The National Institute of Allergy and Infectious Diseases (NIAID) is moving forward with a study into vaginal rings that prevent HIV by releasing the drug dapivirine, according to a press release by the NIAID, which is part of the National Institutes of Health.

The study will be known as the HIV Open-label Prevention Extension (HOPE) or MTN-025 study.

Two previous studies—one called the ASPIRE trial; the other is the ongoing IPM 027 trial—found that the dapivirine ring was modestly successful at preventing HIV among a group of sub-Saharan African women.
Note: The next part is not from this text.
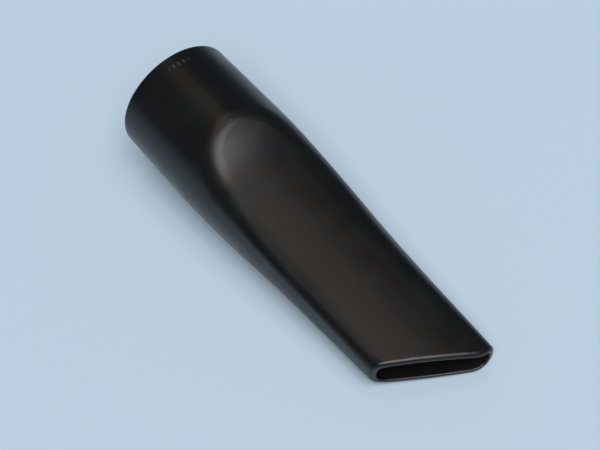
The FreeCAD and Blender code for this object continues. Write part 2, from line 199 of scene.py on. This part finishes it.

Those finding were presented at the Conference of Retroviruses and Opportunistic Infections (CROI) last month.

The ASPIRE trial found that the ring cut risk of HIV by 61 percent among women ages 25 and older but provided no statistically significant protection among women younger than 25.

“Although the data show only partial efficacy for the dapivirine ring,” writes the NIAID, “this signal is a welcome development given the rate of infection for women in sub-Saharan Africa. The dapivirine ring merits additional study to begin to answer the scientific questions that remain, and to see if this experimental product can offer increased protection against HIV in an open-label setting in which all participants are invited to use the dapivirine ring.”

NIAID is funding research into nine other long-acting HIV prevention methods, including injectables and implants.